5. There is such a thing as guardian angels: Ps 34:7, 91:11, Mt 18:10, Acts 12:15, Heb 1:14
Agreed. They exist, but it’s not conclusive that each person has his own.
6. Angels are aware of our thoughts: Lk 15:10, 1 Cor 4:9
Our thoughts? Only God is guaranteed to know our thoughts. Neither angels nor demons know our thoughts. They know our actions and circumstances but not our thoughts.
This is clearly untrue, as seen in Holy Scripture. For example: Matthew 1:20, where we are informed that the angel knew Joseph was troubled about Mary being pregnant (not understanding that it was miraculous). The angel could know this because God gave it this knowledge. It doesn’t necessarily have to be intrinsic knowledge (just as God gives prophets supernatural knowledge). But as soon as we see an angel knowing interior thoughts of men (as we do here), then your objection collapses. The only confusion seems to be how the angel obtained such knowledge.

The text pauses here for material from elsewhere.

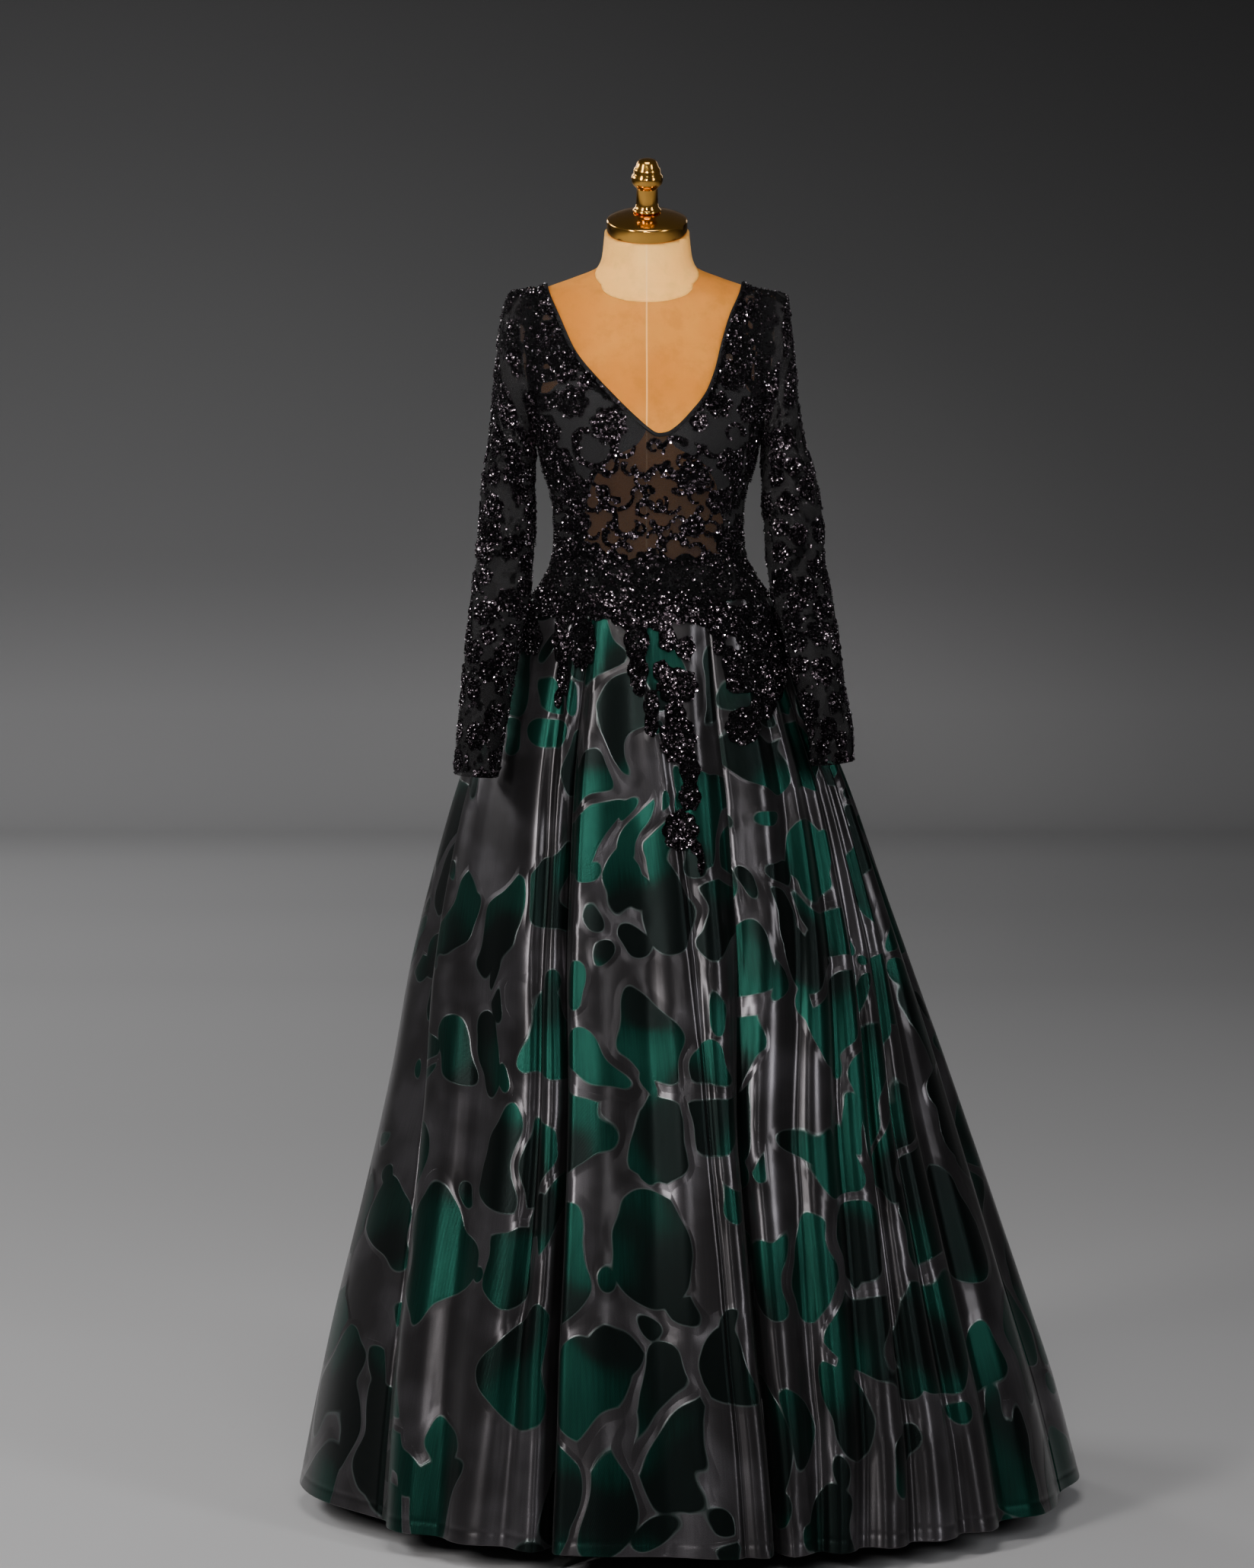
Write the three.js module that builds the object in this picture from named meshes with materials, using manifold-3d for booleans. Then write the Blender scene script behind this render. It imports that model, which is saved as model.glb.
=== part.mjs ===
// Evening gown on a dress form: floor length, with a net bodice, long empty net sleeves, lace
// at the hip and a pleated skirt, on a limbless padded form that stands on a round base.
// Millimetres, +Z up, the front faces -Y. The origin is the centre of the base's underside.
import * as THREE from "three";
import { mergeVertices } from "three/addons/utils/BufferGeometryUtils.js";
import Module from "manifold-3d";

const wasm = await Module();
wasm.setup();

// Reaches past the whole object, used by the cuts, and the overlap that joins two cuts
const FAR = 400;
const OVERHEAD = 1800;
const TOUCH = 0.001;

// Cloth walls, and the gaps between layers and along seams
const LINING_WALL = 1.0;
const NET_WALL = 1.0;
const BINDING_WALL = 1.0;
const SKIRT_WALL = 1.4;
const LACE_WALL = 1.2;
const FORM_TO_LINING = 0.6;
const LAYER_GAP = 0.4;
const SEAM_GAP = 0.3;

// Heights of the main lines of the gown and of the form
const HEM_Z = 30;
const WAIST_SEAM_Z = 1236;
const LACE_TOP_Z = 1228;
const LACE_BOTTOM_Z = 850;
const FORM_BOTTOM_Z = 940;
const STRAP_TOP_Z = 1609;
const ARMPIT_Z = 1395;
const FOLD_TOP_Z = 1130;

// The armholes are cut at this distance from the bodice's centre line
const BODICE_CENTRE_X = 2;
const ARMHOLE_X = 147;
const BINDING_WIDTH = 8;

// The stand, and the metal cap and finial, which lean forward together
const BASE_RADIUS = 215;
const BASE_HEIGHT = 20;
const POLE_RADIUS = 16;
const CAP_RADIUS = 52.5;
const CAP_BAND = 19;
const CAP_DOME = 10;
const FINIAL_HEIGHT = 70;
const CAP_LEAN = THREE.MathUtils.degToRad(19.5);
const CAP_SEAT = new THREE.Vector3(0, -2, 1670);

// Sections of the form, from its bottom edge up over the shoulders to the top of the neck
const BODY_COLUMNS = ["z", "centre", "half", "front", "back", "round"];
const BODY_ROWS = [
  [940, 2, 140, 88, 100, 2.2],
  [1000, 3, 158, 98, 116, 2.2],
  [1080, 4, 164, 102, 122, 2.2],
  [1150, 4, 154, 99, 117, 2.2],
  [1200, 4, 139, 95, 107, 2.2],
  [1236, 4, 126, 92, 97, 2.2],
  [1262, 3, 121.5, 90, 92, 2.2],
  [1290, 2, 120, 88, 89, 2.2],
  [1325, 2, 123, 92, 92, 2.2],
  [1368, 2, 136, 99, 98, 2.2],
  [1410, 2, 144, 100, 103, 2.2],
  [1450, 1.5, 153, 96, 105, 2.2],
  [1500, 1, 162, 88, 104, 2.2],
  [1540, 0.5, 166, 78, 99, 2.1],
  [1570, 0, 165, 67, 89, 2.0],
  [1585, 0, 158, 62, 82, 1.85],
  [1595, 0, 142, 58, 76, 1.65],
  [1603, 0, 121, 55, 71, 1.5],
  [1611, 0, 98, 53, 66, 1.5],
  [1626, 0, 64, 50, 58, 1.85],
  [1640, 0, 58.5, 49, 54, 2.0],
  [1700, 0, 53, 51, 48, 2.0],
];
const BODY_STEPS = 28;

// Two soft cups, one each side of the centre line, that push the front forward
const CUP = { x: 66, z: 1412, proud: 22, wide: 40, tall: 42 };

// Outer sections of the skirt, from the hem up to the seam under the hip lace
const SKIRT_ROWS = [
  [30, 57, 518, 460, 485, 2.0],
  [157, 53, 488, 430, 452, 2.0],
  [261, 47, 459, 405, 425, 2.0],
  [399, 41, 418, 368, 385, 2.0],
  [571, 31, 368, 315, 330, 2.0],
  [721, 18, 327, 268, 280, 2.0],
  [824, 12, 296, 235, 245, 2.0],
  [953, 8, 255, 195, 205, 2.0],
  [1040, 6, 220, 165, 178, 2.0],
  [1120, 6, 188, 137, 150, 2.05],
  [1160, 6, 173, 124, 136, 2.1],
  [1195, 6, 156, 112, 122, 2.15],
  [1218, 5, 139, 101, 109, 2.2],
  [1236, 4, 129, 95, 100, 2.2],
];
const SKIRT_LEVELS = [HEM_Z, 160, 330, 510, 690, 850, 985, 1085, 1150, 1192, LACE_TOP_Z];
const SKIRT_STEP = 46;

// Folds of the skirt, in order round it: where the crest lies at four heights, in degrees
// with 180 at the left side, 270 in front and 360 at the right, then where the valley lies
// between this crest and the next one, and how deep it is at the hip and at the hem
const FOLD_HEIGHTS = [HEM_Z, 500, 800, FOLD_TOP_Z];
const FOLD_COLUMNS = ["hem", "knee", "thigh", "hip", "valley", "hipDepth", "hemDepth"];
const FOLD_ROWS = [
  [187, 184, 181, 180, 0.78, 5, 26],
  [224, 215, 204.5, 195, 0.5, 5, 15],
  [236, 238.7, 238, 229, 0.55, 4, 14],
  [247, 245.8, 243.8, 238, 0.5, 7, 36],
  [250.8, 250.2, 250, 248, 0.6, 4, 14],
  [275.6, 275.2, 276, 269, 0.35, 4, 8],
  [280.2, 280, 283.3, 284, 0.42, 7, 38],
  [283.8, 286, 299, 309, 0.65, 6, 20],
  [290.8, 298, 311, 321, 0.55, 6, 20],
  [299, 308.5, 321, 330, 0.5, 5, 18],
  [307.5, 314.5, 328, 336, 0.55, 4, 16],
  [316.5, 321, 335.5, 342, 0.45, 6, 25],
  [331, 338, 347, 352, 0.5, 5, 20],
  [360, 360, 360, 360, 0.45, 5, 24],
  [378, 377, 376, 375, 0.55, 6, 26],
  [396, 397, 394, 392, 0.5, 5, 22],
  [412, 413, 412, 411, 0.45, 6, 30],
  [431, 430, 431, 430, 0.5, 6, 26],
  [450, 449, 450, 451, 0.55, 5, 24],
  [468, 469, 470, 471, 0.5, 6, 28],
  [487, 486, 488, 489, 0.5, 5, 22],
  [503, 504, 506, 508, 0.45, 6, 28],
  [521, 522, 524, 526, 0.5, 5, 24],
];

// The skirt's panels, each from the valley after one fold to the valley after another
const GORES = [
  ["skirt_front", 3, 6],
  ["skirt_side_front_right", 6, 12],
  ["skirt_side_back_right", 12, 15],
  ["skirt_back_right", 15, 17],
  ["skirt_back_left", 17, 19],
  ["skirt_side_back_left", 19, 23],
  ["skirt_side_front_left", 23, 26],
];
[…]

7. Angels act as intermediaries and present our prayers to God: Tobit 12:12,15, Rev 8:34 (cf. 5:8)
Again, a messenger is not a mediator.
All of this being the case, it is perfectly reasonable and biblical to ask either angels or dead saints to pray for us, whether or not there is an explicit Scriptural passage (because all the elements are there: they see and observe us and pray for us; therefore we can ask them to do so).
A friend of mine asked me if a dog’s spirit goes to heaven when they die. I said the Bible doesn’t really say. She then said she believed they did. If silence is permissive, she’s not banned from thinking that. And if praying to anything in heaven is allowed, what’s to stop her from praying to her dog? This is the kind of theology one CAN end up with if he chooses the “silence is permissive” approach.
The context of I Tim 2:1-5 is prayer not justice, so it’s inaccurate to say verse 5 is about Jesus being a mediator of justice. Of course Jesus IS the mediator of justice, but that’s not what this passage is talking about; it’s talking about Him being the mediator in prayer.
Thanks much, Grubb, for your responses and amiability. I’ll let you have the last word, and it’ll make a good dialogue, I think, for people to read and consider both sides.